Austin Police Chief Art Acevedo, apparently unhappy that information was flowing in this matter retorted “There’s a lot of speculation. I can tell you right now that those reports are inaccurate and it is irresponsible journalism to put out information that is not confirmed through law enforcement.” YNN News Channel 8, agreed in their commentary but correctly observed “But law enforcement needs to keep up with the speed of citizen journalism using social media” (Gonzalez, 2010).

We don’t know for sure what context the Chief’s single quote was regarding, but it is a little arrogant to think that his department is the only source for correct information. Social media has changed many things and citizens are regularly using it to report news as well as track crimes. The fact that a person can live stream information from an incident like that changes how we receive our news and how journalists are viewing their position in the reporting of that news. Law enforcement is going to have to adapt to the changing speed of the information flow. Private citizen’s use of social media necessitates that law enforcement respond more quickly. Law enforcement public information officers will also need to learn to track social media at the scene of an incident and respond to the information more timely. Investigators will need to start tracking this information to identify leads related to an incident. Social media has changed dramatically how law enforcement will need to respond to incidents and the news media in the future. The question is how quickly law enforcement can adapt to the changing social media landscape.
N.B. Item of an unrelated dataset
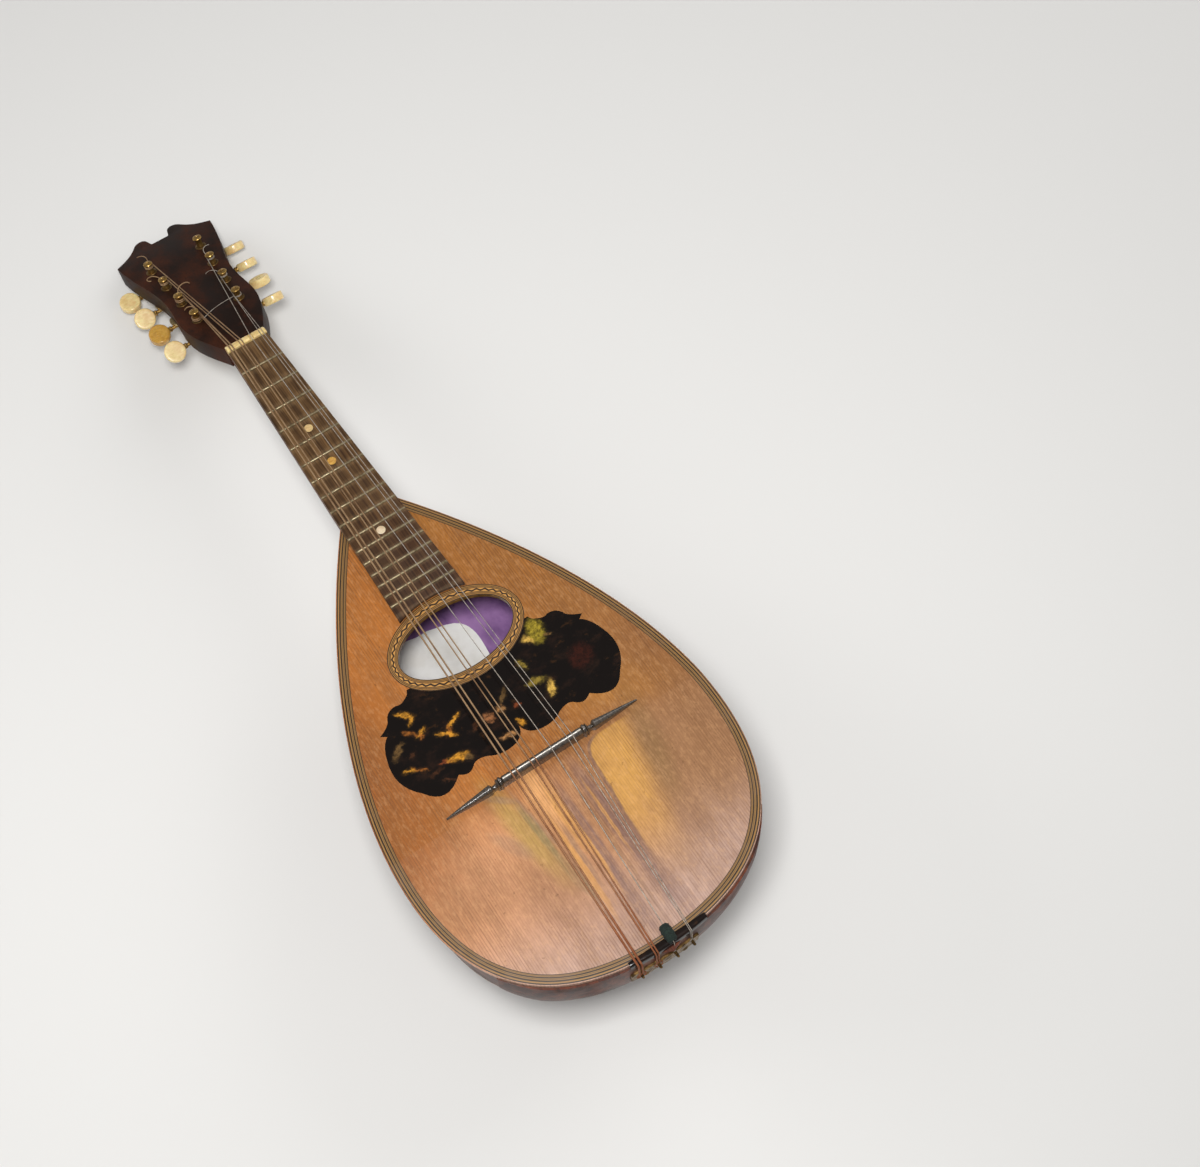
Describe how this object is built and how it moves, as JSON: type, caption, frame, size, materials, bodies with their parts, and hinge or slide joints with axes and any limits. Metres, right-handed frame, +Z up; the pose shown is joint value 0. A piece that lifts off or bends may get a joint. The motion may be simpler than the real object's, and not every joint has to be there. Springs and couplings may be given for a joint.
{
  "type": "bowlback mandolin",
  "caption": "Bowlback mandolin with a ribbed bowl, bent spruce soundboard, oval soundhole, shell pickguard, pitched head and geared tuners that turn their string posts.",
  "frame": {"origin": "middle of the bounding box at the surface the mandolin lies on, on its back", "axes": "+Y along the neck towards the head, +X to the side of the thin strings, +Z up out of the soundboard"},
  "size_m": [0.201, 0.609, 0.1452],
  "materials": {
    "spruce": "aged varnish",
    "rosewood": "french polish",
    "fingerboard": "worn",
    "head_veneer": "gloss",
    "bone": "polished",
    "amber_bone": "polished",
    "brass": "tarnished",
    "wound_wire": "tarnished",
    "steel_wire": "polished",
    "shell": "gloss",
    "ebony": "gloss",
    "blockwood": "raw",
    "inlay": "satin",
    "paper": "matt paper",
    "label": "matt paper",
    "felt": "felt"
  },
  "bodies": {
    "instrument": {"soundboard": "spruce", "rosette": "inlay", "pickguard": "shell", "edge_guard": "shell", "bridge": "ebony", "fingerboard": "fingerboard", "nut": "bone", "neck": "rosewood", "neck_block": "blockwood", "tail_block": "blockwood", "clasp": "rosewood", "paper_lining": "paper", "label": "label", "hitch_plate": "brass", "tail_felt": "felt", "bowl_rib_1": "rosewood", "bowl_rib_2": "rosewood", "bowl_rib_3": "rosewood", "bowl_rib_4": "rosewood", "bowl_rib_5": "rosewood", "bowl_rib_6": "rosewood", "bowl_rib_7": "rosewood", "bowl_rib_8": "rosewood", "bowl_rib_9": "rosewood", "brace_above_hole": "blockwood", "brace_below_hole": "blockwood", "string_G_outer": "wound_wire", "string_G_inner": "wound_wire", "string_D_outer": "wound_wire", "string_D_inner": "wound_wire", "string_A": "steel_wire", "string_E_inner": "steel_wire", "string_E_outer": "steel_wire", "headstock": "head_veneer", "tuner_plate_bass": "brass", "tuner_plate_treble": "brass"},
    "tuner_key_bass_1": {"worm_shaft_bass_1": "brass", "tuner_button_bass_1": "bone"},
    "tuner_gear_bass_1": {"tuner_post_bass_1": "brass"},
    "tuner_key_bass_2": {"worm_shaft_bass_2": "brass", "tuner_button_bass_2": "amber_bone"},
    "tuner_gear_bass_2": {"tuner_post_bass_2": "brass"},
    "tuner_key_bass_3": {"worm_shaft_bass_3": "brass", "tuner_button_bass_3": "bone"},
    "tuner_gear_bass_3": {"tuner_post_bass_3": "brass"},
    "tuner_key_bass_4": {"worm_shaft_bass_4": "brass", "tuner_button_bass_4": "bone"},
    "tuner_gear_bass_4": {"tuner_post_bass_4": "brass"},
    "tuner_key_treble_1": {"worm_shaft_treble_1": "brass", "tuner_button_treble_1": "bone"},
    "tuner_gear_treble_1": {"tuner_post_treble_1": "brass"},
    "tuner_key_treble_2": {"worm_shaft_treble_2": "brass", "tuner_button_treble_2": "bone"},
    "tuner_gear_treble_2": {"tuner_post_treble_2": "brass"},
    "tuner_key_treble_3": {"worm_shaft_treble_3": "brass", "tuner_button_treble_3": "bone"},
    "tuner_gear_treble_3": {"tuner_post_treble_3": "brass"},
    "tuner_key_treble_4": {"worm_shaft_treble_4": "brass", "tuner_button_treble_4": "bone"},
    "tuner_gear_treble_4": {"tuner_post_treble_4": "brass"}
  },
  "joints": [
    {"name": "key_turn_bass_1", "type": "hinge", "parent": "instrument", "child": "tuner_key_bass_1", "pos_m": [-0.01526, 0.19975, 0.04498], "axis": [-0.999, -0.0405, 0.0204], "continuous": true},
    {"name": "gear_turn_bass_1", "type": "hinge", "parent": "instrument", "child": "tuner_gear_bass_1", "pos_m": [-0.0149, 0.20046, 0.06411], "axis": [0, 0.4504, 0.8928], "continuous": true},
    {"name": "key_turn_bass_2", "type": "hinge", "parent": "instrument", "child": "tuner_key_bass_2", "pos_m": [-0.01641, 0.22232, 0.03359], "axis": [-0.999, -0.0405, 0.0204], "continuous": true},
    {"name": "gear_turn_bass_2", "type": "hinge", "parent": "instrument", "child": "tuner_gear_bass_2", "pos_m": [-0.01605, 0.22302, 0.05273], "axis": [0, 0.4504, 0.8928], "continuous": true},
    {"name": "key_turn_bass_3", "type": "hinge", "parent": "instrument", "child": "tuner_key_bass_3", "pos_m": [-0.01756, 0.24488, 0.02221], "axis": [-0.999, -0.0405, 0.0204], "continuous": true},
    {"name": "gear_turn_bass_3", "type": "hinge", "parent": "instrument", "child": "tuner_gear_bass_3", "pos_m": [-0.01719, 0.24559, 0.04134], "axis": [0, 0.4504, 0.8928], "continuous": true},
    {"name": "key_turn_bass_4", "type": "hinge", "parent": "instrument", "child": "tuner_key_bass_4", "pos_m": [-0.01871, 0.26745, 0.01083], "axis": [-0.999, -0.0405, 0.0204], "continuous": true},
    {"name": "gear_turn_bass_4", "type": "hinge", "parent": "instrument", "child": "tuner_gear_bass_4", "pos_m": [-0.01834, 0.26815, 0.02996], "axis": [0, 0.4504, 0.8928], "continuous": true},
    {"name": "key_turn_treble_1", "type": "hinge", "parent": "instrument", "child": "tuner_key_treble_1", "pos_m": [0.01526, 0.19975, 0.04498], "axis": [0.999, -0.0405, 0.0204], "continuous": true},
    {"name": "gear_turn_treble_1", "type": "hinge", "parent": "instrument", "child": "tuner_gear_treble_1", "pos_m": [0.0149, 0.20046, 0.06411], "axis": [0, 0.4504, 0.8928], "continuous": true},
    {"name": "key_turn_treble_2", "type": "hinge", "parent": "instrument", "child": "tuner_key_treble_2", "pos_m": [0.01641, 0.22232, 0.03359], "axis": [0.999, -0.0405, 0.0204], "continuous": true},
    {"name": "gear_turn_treble_2", "type": "hinge", "parent": "instrument", "child": "tuner_gear_treble_2", "pos_m": [0.01605, 0.22302, 0.05273], "axis": [0, 0.4504, 0.8928], "continuous": true},
    {"name": "key_turn_treble_3", "type": "hinge", "parent": "instrument", "child": "tuner_key_treble_3", "pos_m": [0.01756, 0.24488, 0.02221], "axis": [0.999, -0.0405, 0.0204], "continuous": true},
    {"name": "gear_turn_treble_3", "type": "hinge", "parent": "instrument", "child": "tuner_gear_treble_3", "pos_m": [0.01719, 0.24559, 0.04134], "axis": [0, 0.4504, 0.8928], "continuous": true},
    {"name": "key_turn_treble_4", "type": "hinge", "parent": "instrument", "child": "tuner_key_treble_4", "pos_m": [0.01871, 0.26745, 0.01083], "axis": [0.999, -0.0405, 0.0204], "continuous": true},
    {"name": "gear_turn_treble_4", "type": "hinge", "parent": "instrument", "child": "tuner_gear_treble_4", "pos_m": [0.01834, 0.26815, 0.02996], "axis": [0, 0.4504, 0.8928], "continuous": true}
  ],
  "couplings": [
    {"joint": "gear_turn_bass_1", "follows": "key_turn_bass_1", "ratio": 0.071429},
    {"joint": "gear_turn_bass_2", "follows": "key_turn_bass_2", "ratio": 0.071429},
    {"joint": "gear_turn_bass_3", "follows": "key_turn_bass_3", "ratio": 0.071429},
    {"joint": "gear_turn_bass_4", "follows": "key_turn_bass_4", "ratio": 0.071429},
    {"joint": "gear_turn_treble_1", "follows": "key_turn_treble_1", "ratio": 0.071429},
    {"joint": "gear_turn_treble_2", "follows": "key_turn_treble_2", "ratio": 0.071429},
    {"joint": "gear_turn_treble_3", "follows": "key_turn_treble_3", "ratio": 0.071429},
    {"joint": "gear_turn_treble_4", "follows": "key_turn_treble_4", "ratio": 0.071429}
  ]
}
The Boston Marathon Bombing is an example of both advantages and disadvantages of law enforcement’s using social media to solve crimes. The FBI posted photos of Suspect 1 and Suspect 2 from surveillance footage to social media, seeking the public’s assistance in identifying the individuals in the photos. Unfortunately, the public erroneously identified one of the subjects as an innocent bystander, requiring a quick correction by law enforcement. Ultimately, law enforcement obtained a clearer picture and was able to identify the correct suspect through their YouTube page (Presutti, 2013).
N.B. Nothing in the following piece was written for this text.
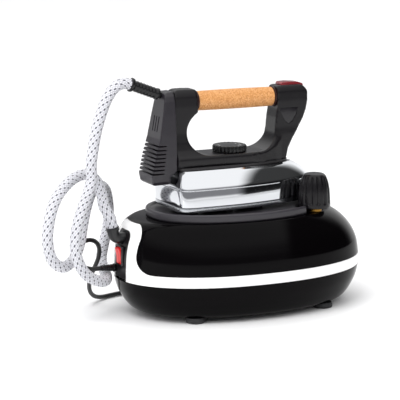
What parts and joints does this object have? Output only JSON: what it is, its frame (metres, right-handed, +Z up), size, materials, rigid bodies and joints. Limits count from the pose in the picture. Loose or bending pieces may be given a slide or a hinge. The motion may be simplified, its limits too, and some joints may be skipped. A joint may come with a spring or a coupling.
{
  "type": "steam generator iron",
  "caption": "Steam generator iron: a cork-handled iron on its boiler base, with filler cap, power switch, braided steam hose and mains lead.",
  "frame": {"origin": "middle of the boiler base, on the surface its feet stand on", "axes": "+X towards the iron's nose, +Z up, -Y towards the front side with the filler cap"},
  "size_m": [0.5064, 0.3367, 0.345],
  "materials": {
    "black_shell": "polished black",
    "white_trim": "glossy white",
    "dark_plastic": "satin dark grey",
    "tray_plastic": "satin heat-proof grey",
    "silicone": "matt silicone",
    "rubber": "matt rubber",
    "zinc_steel": "zinc plated",
    "boiler_steel": "pressed stainless steel",
    "heater_steel": "dull heater sheath",
    "brass": "turned brass",
    "copper": "drawn copper pipe",
    "terminal_plastic": "cream moulding",
    "seal_silicone": "silicone",
    "charcoal_plastic": "fine textured charcoal",
    "black_plastic": "fine textured black",
    "red_rocker": "translucent red, lit",
    "gland_rubber": "ribbed rubber",
    "sole_aluminium": "brushed",
    "chrome_skin": "mirror polished",
    "shield_plastic": "matt phenolic",
    "cover_plastic": "fine textured black",
    "cork": "pressed cork, lightly sealed",
    "collar_plastic": "dark reddish brown",
    "button_plastic": "translucent dark red",
    "spring_steel": "bright wire",
    "dial_plastic": "satin black",
    "thermostat_ceramic": "unglazed",
    "inset_plastic": "semi-gloss charcoal",
    "hose_braid": "white woven braid with black flecks",
    "lead_rubber": "matt black sheath",
    "tie_plastic": "soft grey strap",
    "plug_rubber": "moulded rubber",
    "pin_brass": "nickelled brass"
  },
  "bodies": {
    "base": {"lower_housing": "black_shell", "upper_housing": "black_shell", "trim_band": "white_trim", "rear_frame": "white_trim", "rear_panel": "dark_plastic", "iron_tray": "tray_plastic", "tray_pads": "silicone", "rubber_feet": "rubber", "foot_screws": "zinc_steel", "boiler_lower_shell": "boiler_steel", "boiler_upper_shell": "boiler_steel", "boiler_heater": "heater_steel", "boiler_posts": "zinc_steel", "pressure_switch": "zinc_steel", "boiler_thermostat": "zinc_steel", "steam_valve": "brass", "inlet_pipe": "copper", "outlet_pipe": "copper", "base_terminal_block": "terminal_plastic", "filler_neck": "brass", "switch_frame": "black_plastic", "hose_gland": "black_plastic", "mains_gland": "gland_rubber", "hose_lower": "hose_braid", "mains_lead": "lead_rubber", "mains_coil": "lead_rubber", "coil_tie": "tie_plastic", "plug_tail": "lead_rubber", "mains_plug": "plug_rubber", "plug_pins": "pin_brass"},
    "cap_plug": {"filler_plug": "brass", "plug_seal": "seal_silicone"},
    "cap_knob": {"filler_cap": "charcoal_plastic"},
    "power_rocker": {"switch_rocker": "red_rocker"},
    "iron": {"soleplate": "sole_aluminium", "sole_heater": "heater_steel", "steam_chamber_cover": "zinc_steel", "chrome_skirt": "chrome_skin", "heat_shield": "shield_plastic", "handle_body": "charcoal_plastic", "rear_cover": "cover_plastic", "cork_grip": "cork", "grip_rod": "zinc_steel", "rear_collar": "collar_plastic", "front_collar": "collar_plastic", "button_spring": "spring_steel", "microswitch": "black_plastic", "sole_thermostat": "thermostat_ceramic", "thermal_fuse": "terminal_plastic", "iron_terminal_block": "terminal_plastic", "steam_tube": "seal_silicone", "hose_strain_relief": "gland_rubber", "column_insets": "inset_plastic", "handle_screws": "zinc_steel", "hose_upper": "hose_braid"},
    "steam_button": {"steam_button": "button_plastic"},
    "dial": {"temperature_dial": "dial_plastic", "dial_shaft": "zinc_steel"}
  },
  "joints": [
    {"name": "iron_lift", "type": "slide", "parent": "base", "child": "iron", "axis": [0, 0, 1], "range_m": [0, 0.08]},
    {"name": "steam_button_press", "type": "slide", "parent": "iron", "child": "steam_button", "axis": [0, 0, -1], "range_m": [0, 0.0025], "stiffness_N_per_m": 800, "springref_m": -0.001, "deforming": ["button_spring"]},
    {"name": "dial_turn", "type": "hinge", "parent": "iron", "child": "dial", "pos_m": [-0.015, 0, 0.235], "axis": [0, 0, 1], "range_deg": [0, 270]},
    {"name": "switch_rock", "type": "hinge", "parent": "base", "child": "power_rocker", "pos_m": [-0.1838, 0, 0.091], "axis": [0, 1, 0], "range_deg": [0, 14]},
    {"name": "cap_rise", "type": "slide", "parent": "base", "child": "cap_plug", "axis": [0, 0, 1], "range_m": [0, 0.012]},
    {"name": "cap_turn", "type": "hinge", "parent": "cap_plug", "child": "cap_knob", "pos_m": [0.097, -0.053, 0.16], "axis": [0, 0, 1], "range_deg": [0, 1440]}
  ],
  "couplings": [
    {"joint": "cap_turn", "follows": "cap_rise", "rad_per_m": 2094.4}
  ]
}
Many investigators are probably thinking that these kinds of social media events only happen to big cities like Austin and Boston. This is simply not true and the below example should be a sobering warning that law enforcement does have to “keep up with the speed” of its citizen’s use of social media.

Social media in small town USA

Steubenville, OH, birth place of Dean Martin and Jimmie the Greek, was founded in 1797, along the Ohio River in Jefferson County. During its peak in the 1940s–60s, it was popularly known as “Little Chicago,” a nickname evoked, not only for its prolific industry and downtown bustle, but also for its reputation for crime, gambling, and corruption (Forbes, 2013).

However, in the twenty-first century, Steubenville ranked as Ohio’s #101 largest city, with a population of 18,659 (USA.com, 2013). Its police force has 38 officers and 3 dispatchers (The Intelligencer and Wheeling News-Register, 2013). Jefferson County, where it is located has a population of 69,709 and covers 408 square miles. (State and County QuickFacts, 2013) Jefferson County’s Sheriff’s Office size is commensurate with the size of the population is serves. Forbes considers Steubenville’s Metro population, encompassing nearby Wheeling, West Virginia at 123,200. By any standard Steubenville is a not large city, not even comparable to Austin or Boston. Nevertheless, this did not stop Steubenville from finding itself in the social media cross-hairs, the result of a brutal crime committed by some of Jefferson County’s youngest citizens.

On August 11, 2012, teenagers from several nearby high schools meet for an end-of-summer party, which also kicked off the coming football season. High school football is a big event in this area. As too frequently occurs the party also involved alcohol. Teenage party goers used social media to announce the party. However, it did not end there. During the evening a teenage girl, unconscious from drinking was sexually assaulted by several members of Steubenville’s Big Reds football team. Social media posts, videos and photographs started circulating, documenting that the unconscious girl had been sexually assaulted over several hours, while some watched the crime occur without intervening (Dissell, 2012).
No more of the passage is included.